The Sullivan County Veterans Service Agency assisted in obtaining some of the medals for him. Becker described the war as “hairy times. We got hit every other night with mortars and rockets,” he said. “There were a lot of close calls.”
Simihtis was with the Merchant Marines, part of the U.S. Coast Guard, and witnessed American ships torpedoed by German submarines. He is credited with saving several lives of U.S. servicemen from the water, after their ships were sunk off the coast of England. He had to work hard to convince the Captain to even stop for the soldiers and then pulled them out with his hands and the help of others.
Simihtis signed up for the war after the attacks of Pearl Harbor, and served out the remainder of the war. Two of his friends that he signed up with were killed as fighter pilots. Simihtis ended up staying with the Merchant Marines until 1975. During World War 2, he served on vessels which brought weapons and supplies to the military and its allies.

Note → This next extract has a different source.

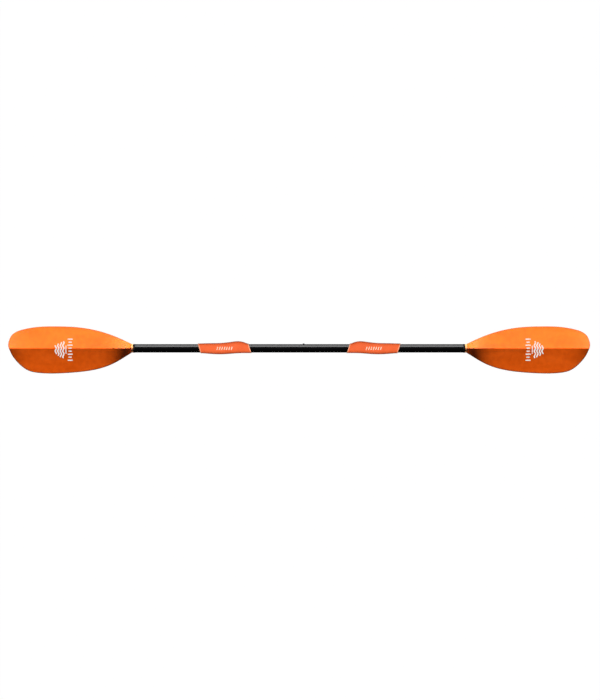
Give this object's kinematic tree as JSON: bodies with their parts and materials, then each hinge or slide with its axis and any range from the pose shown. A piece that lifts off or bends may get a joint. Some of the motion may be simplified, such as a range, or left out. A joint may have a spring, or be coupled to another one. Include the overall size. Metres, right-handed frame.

His travels took him down to South America, up to Europe and North Africa. He was involved in the large invasion of Sicily in 1943, and was mistakenly imprisoned by two American military policemen, who charged him with trespassing. He had to pay $25 to get released. Ironically, it was in Italy that he met his wife Elena after the war.
On Thursday, he was awarded the Mediterranean Middle East War Zone Bar and Medal, the World War 2 Victory Medal, the Merchant Marine Emblem, the Honorable Service Button and a Presidential Testimonial Letter. He will also be receiving the Atlantic War Zone Bar and Medal.

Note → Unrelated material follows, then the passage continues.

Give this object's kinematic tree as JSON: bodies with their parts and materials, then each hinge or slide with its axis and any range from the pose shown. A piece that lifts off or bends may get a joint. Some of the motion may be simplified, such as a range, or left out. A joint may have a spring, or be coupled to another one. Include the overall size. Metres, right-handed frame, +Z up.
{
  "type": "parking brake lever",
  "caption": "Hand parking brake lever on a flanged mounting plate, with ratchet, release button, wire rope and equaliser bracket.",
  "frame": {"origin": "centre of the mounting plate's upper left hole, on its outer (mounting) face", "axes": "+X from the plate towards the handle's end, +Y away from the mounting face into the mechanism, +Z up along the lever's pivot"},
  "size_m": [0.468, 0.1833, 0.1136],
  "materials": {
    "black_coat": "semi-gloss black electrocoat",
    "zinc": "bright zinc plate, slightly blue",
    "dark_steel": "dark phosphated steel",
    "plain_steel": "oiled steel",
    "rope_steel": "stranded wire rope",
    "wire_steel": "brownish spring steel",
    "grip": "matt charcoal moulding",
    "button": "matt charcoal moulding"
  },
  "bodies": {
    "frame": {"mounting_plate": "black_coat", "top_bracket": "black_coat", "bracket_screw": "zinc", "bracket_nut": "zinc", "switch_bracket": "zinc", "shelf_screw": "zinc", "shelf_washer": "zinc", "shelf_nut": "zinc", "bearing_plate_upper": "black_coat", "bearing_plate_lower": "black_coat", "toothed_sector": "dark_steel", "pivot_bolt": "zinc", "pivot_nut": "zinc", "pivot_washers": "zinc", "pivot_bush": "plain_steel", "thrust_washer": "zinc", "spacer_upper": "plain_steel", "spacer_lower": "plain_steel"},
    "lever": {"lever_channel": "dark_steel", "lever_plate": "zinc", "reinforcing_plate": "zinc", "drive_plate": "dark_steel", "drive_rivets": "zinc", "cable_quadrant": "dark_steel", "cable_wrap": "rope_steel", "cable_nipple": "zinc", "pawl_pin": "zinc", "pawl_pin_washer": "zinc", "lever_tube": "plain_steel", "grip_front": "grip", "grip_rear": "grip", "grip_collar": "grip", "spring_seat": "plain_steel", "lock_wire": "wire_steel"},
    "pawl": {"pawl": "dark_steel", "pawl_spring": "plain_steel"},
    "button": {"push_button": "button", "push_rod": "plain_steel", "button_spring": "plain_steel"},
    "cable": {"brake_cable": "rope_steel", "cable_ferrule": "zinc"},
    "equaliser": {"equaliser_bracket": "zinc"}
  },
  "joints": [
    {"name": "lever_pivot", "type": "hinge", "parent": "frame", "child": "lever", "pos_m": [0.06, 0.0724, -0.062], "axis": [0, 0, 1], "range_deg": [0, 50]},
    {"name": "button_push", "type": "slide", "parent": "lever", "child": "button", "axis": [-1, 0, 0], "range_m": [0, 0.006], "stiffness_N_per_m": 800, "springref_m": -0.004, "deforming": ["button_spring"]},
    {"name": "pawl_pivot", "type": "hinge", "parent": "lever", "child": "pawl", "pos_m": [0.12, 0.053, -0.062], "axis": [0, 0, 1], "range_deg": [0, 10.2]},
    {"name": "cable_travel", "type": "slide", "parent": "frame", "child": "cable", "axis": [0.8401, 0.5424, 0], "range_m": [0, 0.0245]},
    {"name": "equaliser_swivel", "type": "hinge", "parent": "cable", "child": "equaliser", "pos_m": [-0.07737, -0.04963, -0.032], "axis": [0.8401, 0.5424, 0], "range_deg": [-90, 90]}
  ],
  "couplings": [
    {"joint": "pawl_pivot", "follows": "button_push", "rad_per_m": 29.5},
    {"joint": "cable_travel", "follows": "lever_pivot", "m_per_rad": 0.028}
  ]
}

“If I had to do it again, I would,” he said. Simihtis said many of his fellow servicemen were frightened serving on those vessels.
Some of those ships were carrying 500 pound bombs. “You couldn’t even sleep,” he said. If those ships were torpedoed, “it would be over quick,” he commented.
“Everybody was scared. You need guts,” he said. That is what Simihtis said separated him from many of his counterparts. And it keeps him going at full throttle today at age 85. He is in great shape, is full of life, energy and has a full set of hair on his head. And he loves to cook. After accepting the medals from Hinchey, he gave a speech stating that he was proud to serve the country in order to “preserve freedom and democracy.
Simihtis, a native of Hell’s Kitchen, one of the roughest neighborhoods in New York City at the time, is one of those who believes his generation had a little more class than today’s bunch. “It was a good era. The people were nice,” he said.